Annual study shows nation’s traffic troubles growing worse

News TTI May 09, 2005
Printer-friendly version

Despite slow growth in jobs and travel, traffic congestion continues to worsen, researchers say, costing Americans $63.1 billion a year. The 2005 Urban Mobility Report measures traffic congestion trends from 1982 to 2003, reflecting the most recent data available. If today’s higher fuel prices are factored in, the cost jumps another $1.7 billion.

The release of the annual study by the Texas Transportation Institute comes at a time when the U.S. Congress is considering legislation to re-authorize funding for transportation programs and projects across the nation. The House-passed version of the six-year bill includes a Congestion Relief Program to address urban congestion problems. “The bill includes important sections dedicated to developing a strategy to improve mobility by attacking congestion in a systematic way using an array of traffic congestion relief activities,” says study author Tim Lomax, a research engineer at TTI. Those include building more road and public transportation capacity, operating that capacity for the most efficient service and innovative pricing and truck-only lane projects.

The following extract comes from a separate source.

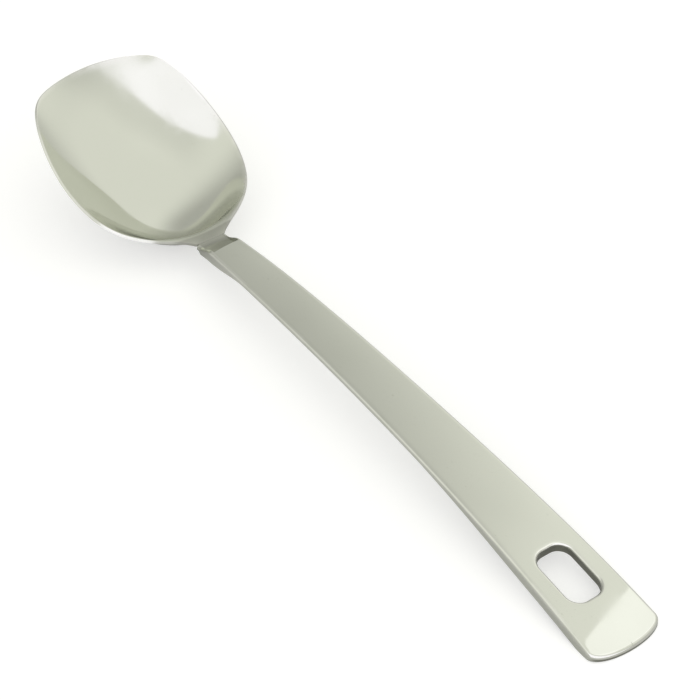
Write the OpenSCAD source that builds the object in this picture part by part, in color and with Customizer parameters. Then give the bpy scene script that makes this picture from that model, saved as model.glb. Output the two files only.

“There is no single solution that can reverse the growth in congestion,” Lomax says. “The deliberations in Congress, decisions by state and local elected officials, the results of voter initiatives last fall and our research findings recognize that reality,” he added.

The TTI study ranks areas according to several measurements, including:

• Annual delay per peak period (rush hour) traveler, which has grown from 16 hours to 47 hours since 1982,

• Number of urban areas with more than 20 hours of annual delay per peak traveler, which has grown only from 5 in 1982 to 51 in 2003,

• Total amount delay, reaching 3.7 billion hours in 2003, and

• Wasted fuel, totaling 2.3 billion gallons lost to engines idling in traffic jams.

“Congestion is a complicated issue and can’t be solved with one approach nationwide,” Lomax said, “We need to think about how policies and programs enacted at the federal, state and local levels affect congestion.”